Lisa Cisneros, UC San Francisco
For the second consecutive year, UC San Francisco is co-hosting the Precision Medicine World Conference (PMWC), which is being held in January 2017.
Renamed this year from the Personalized Medicine World Conference, the annual forum attracts more than 1,000 recognized authorities and experts to speak about the latest findings across health care, data and biotechnology sectors. It draws an audience of more than 8,000 from across the world as a way to foster collaboration to expand the practice and realize the promise of precision medicine.
Advancing precision medicine is a priority at UC Health and is central to UCSF's advancing health worldwide mission. UCSF faculty lead efforts at the local, state and national levels to use data-driven tools and analysis to develop new diagnostics, therapies and insights into disease. The goal is to make progress in both personal and population health. For example, UCSF, along with UC San Diego, UC Irvine, UC Davis and UC Health, is helping to launch a landmark effort by the National Institutes of Health to engage 1 million or more U.S. participants in research aimed at preventing and treating disease based on individual differences in lifestyle, environment and genetics.
UCSF Vice Chancellor for Science Policy and Strategy Keith Yamamoto is serving as the program chair and will be a keynote speaker at the PMWC, which will be held on Jan. 23 to 25, 2017, in the Computer History Museum in Mountain View.
“PMWC has created an outstanding forum that touches every component of precision medicine and convenes all of its stakeholders,” said Yamamoto, who also is vice dean for research at the UCSF School of Medicine. “I am honored to be part of this experience and to be able to influence the structure and focus of the upcoming PMWC 2017 [Silicon Valley] conference.”
Topics for this year include the California Initiative to Advance Precision Medicine, CRISPR technology, telehealth, human microbiome research, emerging infections, biobanking, population precision medicine and the value of data sharing.
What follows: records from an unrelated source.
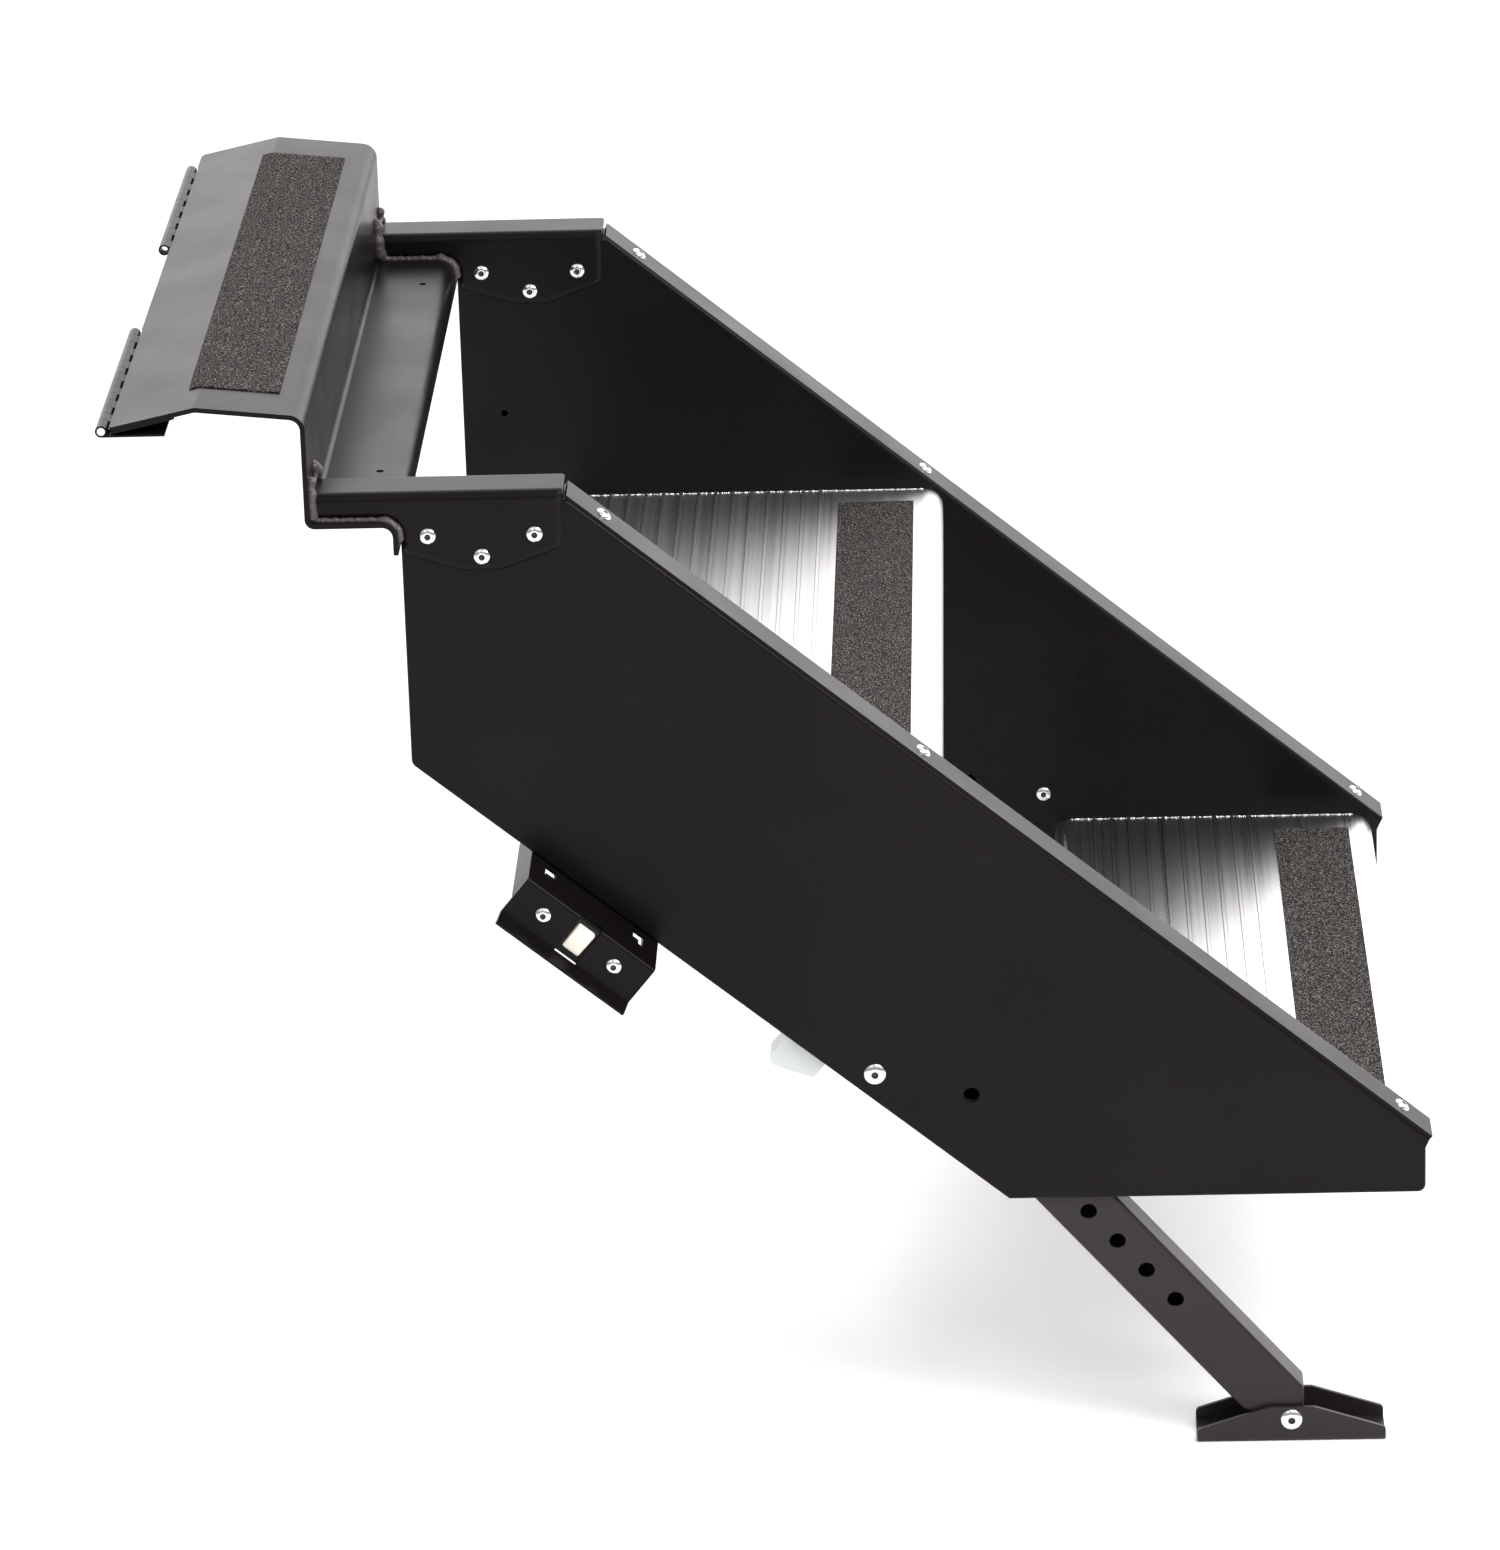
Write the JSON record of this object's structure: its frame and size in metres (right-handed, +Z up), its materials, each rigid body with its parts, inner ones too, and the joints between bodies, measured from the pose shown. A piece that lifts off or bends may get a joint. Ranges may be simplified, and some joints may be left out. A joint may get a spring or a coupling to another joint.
{
  "type": "caravan entry step",
  "caption": "Folding entry step for a caravan door: ramped threshold plate on a floor hinge, side boxes, ribbed treads with grip tape, sliding legs and pivoting feet.",
  "frame": {"origin": "on the caravan floor directly under the hinge pin axis, at mid width", "axes": "+X out of the door and down the steps, +Y across the step away from the latch side, +Z up"},
  "size_m": [0.7993, 0.6451, 0.6972],
  "materials": {
    "black_coat": "satin black powder coat",
    "tread_alloy": "mill finish extrusion",
    "zinc": "zinc plated",
    "grip_tape": "gritty",
    "black_plastic": "matt",
    "ivory_plastic": "smooth",
    "white_plastic": "smooth"
  },
  "bodies": {
    "floor_leaves": {"floor_leaf_near": "black_coat", "floor_leaf_far": "black_coat", "hinge_pins": "zinc"},
    "step": {"threshold_plate": "black_coat", "plate_leaf_near": "black_coat", "plate_leaf_far": "black_coat", "threshold_grip": "grip_tape", "arm_near": "black_coat", "arm_far": "black_coat", "arm_rivets": "zinc", "outer_skin_near": "black_coat", "outer_skin_far": "black_coat", "inner_skin_near": "black_coat", "inner_skin_far": "black_coat", "flange_rivets": "zinc", "upper_tread": "tread_alloy", "lower_tread": "tread_alloy", "upper_tread_grip": "grip_tape", "lower_tread_grip": "grip_tape", "leg_guide_lower_near": "black_plastic", "leg_guide_lower_far": "black_plastic", "leg_guide_upper_near": "black_plastic", "leg_guide_upper_far": "black_plastic", "guide_rivets_outer": "zinc", "guide_rivets_inner": "zinc", "latch_bracket": "black_coat", "latch_guide": "black_plastic", "latch_rivets": "zinc", "glide_pad_near": "white_plastic", "glide_pad_far": "white_plastic"},
    "latch": {"latch_tongue": "ivory_plastic"},
    "leg_near": {"leg_near": "black_coat"},
    "foot_near": {"foot_near": "black_coat", "foot_rivet_near": "zinc"},
    "leg_far": {"leg_far": "black_coat"},
    "foot_far": {"foot_far": "black_coat", "foot_rivet_far": "zinc"}
  },
  "joints": [
    {"name": "threshold_hinge", "type": "hinge", "parent": "floor_leaves", "child": "step", "pos_m": [0, 0, 0.00365], "axis": [0, -1, 0], "range_deg": [0, 130]},
    {"name": "latch_slide", "type": "slide", "parent": "step", "child": "latch", "axis": [0, 1, 0], "range_m": [0, 0.006], "stiffness_N_per_m": 400, "springref_m": -0.008},
    {"name": "leg_slide_near", "type": "slide", "parent": "step", "child": "leg_near", "axis": [0.6587, 0, -0.7524], "range_m": [-0.162, 0]},
    {"name": "foot_pivot_near", "type": "hinge", "parent": "leg_near", "child": "foot_near", "pos_m": [0.70789, -0.2755, -0.66382], "axis": [0, 1, 0], "range_deg": [-25, 25]},
    {"name": "leg_slide_far", "type": "slide", "parent": "step", "child": "leg_far", "axis": [0.6587, 0, -0.7524], "range_m": [-0.162, 0]},
    {"name": "foot_pivot_far", "type": "hinge", "parent": "leg_far", "child": "foot_far", "pos_m": [0.70789, 0.2755, -0.66382], "axis": [0, 1, 0], "range_deg": [-25, 25]}
  ]
}
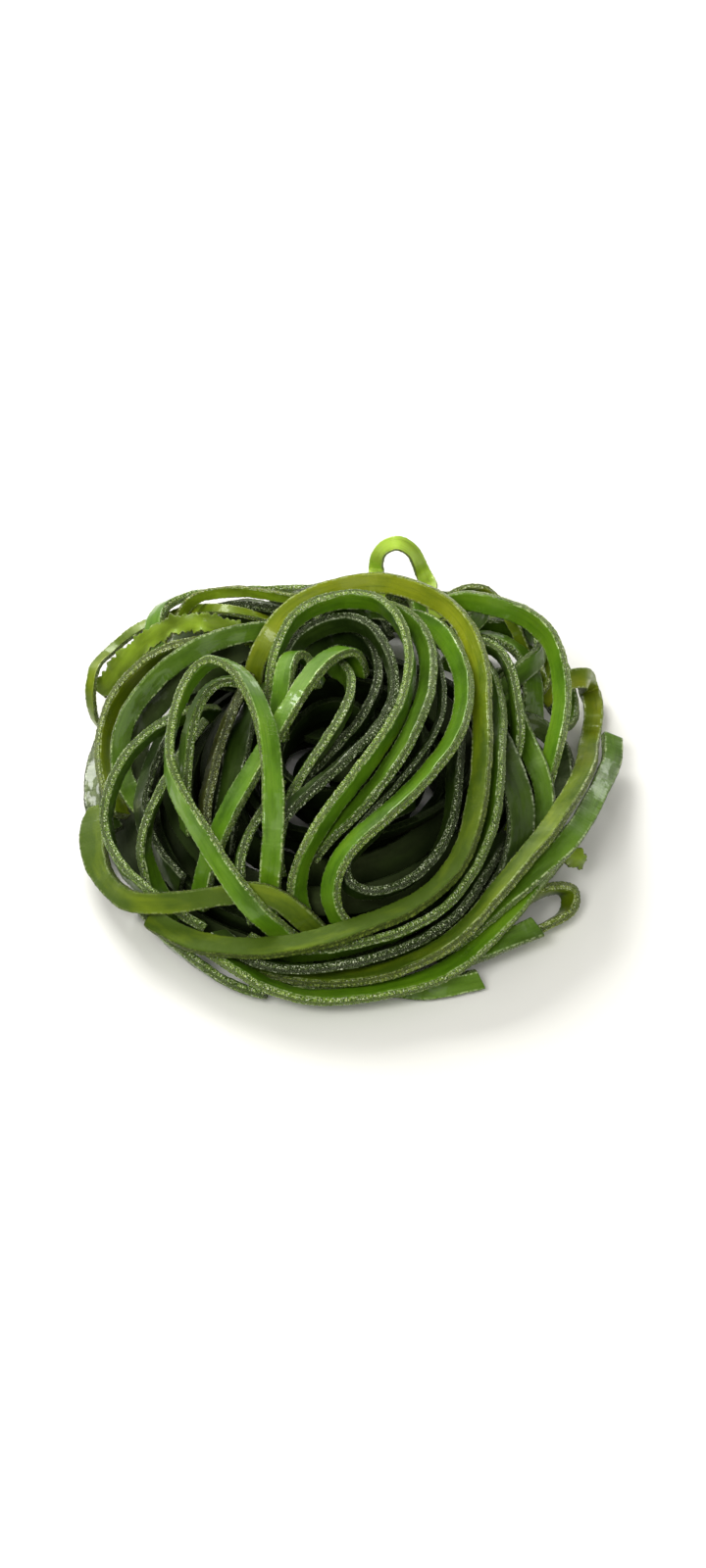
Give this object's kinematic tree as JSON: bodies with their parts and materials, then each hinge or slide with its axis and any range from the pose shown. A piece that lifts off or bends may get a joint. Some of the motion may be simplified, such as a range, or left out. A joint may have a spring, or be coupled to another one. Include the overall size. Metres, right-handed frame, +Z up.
{
  "type": "dried kelp",
  "caption": "Heap of soaked dried kelp cut into long flat strips, glossy green to olive, coiled and tangled into a low rounded nest that lies on its flat lowest strip.",
  "frame": {"origin": "middle of the heap's bounding box, at the surface it lies on", "axes": "+Z up, -Y towards the front of the heap as the picture shows it, +X to the right seen from there"},
  "size_m": [0.1944, 0.194, 0.0694],
  "materials": {
    "kelp_bright": "wet, smooth bright green skin with grainy paler cut edges",
    "kelp_green": "wet, smooth green skin with grainy paler cut edges",
    "kelp_olive": "wet, smooth olive skin with grainy sage cut edges",
    "kelp_dark": "wet, smooth blackish green skin with grainy paler cut edges",
    "kelp_brown": "wet, smooth olive brown skin with grainy cut edges",
    "kelp_pale": "wet, thin and yellowish green, slightly see-through"
  },
  "bodies": {
    "root": {"back_left_dark_strip": "kelp_dark", "back_left_margin": "kelp_pale", "back_left_thin_arc": "kelp_olive", "back_top_strip": "kelp_pale", "big_s_strip": "kelp_bright", "bright_s_strip": "kelp_bright", "center_brown_strip": "kelp_brown", "center_diagonal": "kelp_bright", "center_edge_strip": "kelp_green", "center_long_arc": "kelp_green", "center_pale_strip": "kelp_dark", "center_stub_loop": "kelp_bright", "crown_and_front_strip": "kelp_olive", "dark_inner_loop": "kelp_dark", "far_dark_bundle": "kelp_dark", "far_end_strip": "kelp_dark", "far_face_strip": "kelp_bright", "far_hook": "kelp_green", "far_long_arc": "kelp_green", "far_nested_arc": "kelp_olive", "far_right_loop": "kelp_green", "flat_band": "kelp_olive", "floor_cut_end": "kelp_green", "folded_inner_strip": "kelp_green", "folded_loop": "kelp_bright", "foot_strip": "kelp_dark", "front_cut_end": "kelp_green", "front_dark_strip": "kelp_dark", "front_edge_strip": "kelp_bright", "front_left_strip": "kelp_green", "glossy_s_strip": "kelp_green", "hole_loop": "kelp_dark", "left_dark_blade": "kelp_dark", "left_face_strip": "kelp_dark", "left_green_arc": "kelp_green", "left_inner_arc": "kelp_dark", "left_inner_strip": "kelp_green", "left_loop": "kelp_green", "left_low_arc": "kelp_dark", "left_outer_arc": "kelp_olive", "nest_coil_1": "kelp_dark", "nest_coil_2": "kelp_dark", "nest_coil_3": "kelp_dark", "nest_coil_4": "kelp_dark", "right_back_strip": "kelp_green", "right_bright_bend": "kelp_bright", "right_cross_strip": "kelp_dark", "right_dark_strip": "kelp_dark", "right_end_strip": "kelp_green", "right_face_strip": "kelp_dark", "right_inner_strip": "kelp_green", "right_long_strip": "kelp_green", "right_margin_scrap": "kelp_pale", "right_outer_loop": "kelp_olive", "right_small_arc": "kelp_green", "right_thin_arc": "kelp_olive", "slim_s_strip": "kelp_dark", "small_floor_loop": "kelp_olive", "standing_loop": "kelp_pale", "teardrop_loop": "kelp_dark"}
  },
  "joints": []
}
Luminary Awards will be presented at an awards ceremony Jan. 22 to CRISPR pioneer Jennifer Doudna, a UC Berkeley professor of chemistry and molecular and cell biology, and to Edward Chang, a UCSF assistant professor of neurosurgery, for his work as a pioneer in human brain mapping to advance precision neuropathology.
Chang’s research aims to understand the uniqueness of human language by monitoring activity patterns in patients before and during brain surgery. His work has made a major impact in a number of fields, including linguistics, psychology and biomedical engineering. His lab has also established a basic “blueprint” of how the brain allows us to speak and hear by recording and analyzing responses to nearly every speech sound in the English language. He was named the 2015 Blavatnik Laureate in the Life Sciences. Chang received his medical degree and completed his residency at UCSF.
UC speakers include Doudna of UC Berkeley; Nicholas Anderson and David Mills of UC Davis; Lucila Ohno-Machado of UC San Diego; David Haussler and Olena Morozova of UC Santa Cruz; and Kirsten Bibbins-Domingo, Jeffrey Bluestone, Atul Butte, Charles Chiu, Michael Fischbach, Sam Hawgood, Robert Hiatt, India Hook-Barnard, Pui-Yan Kwok, Steve Miller, Kathryn Phillips, Ida Sim, Gregory Tranah, Jonathan Weissman and Yamamoto of UCSF.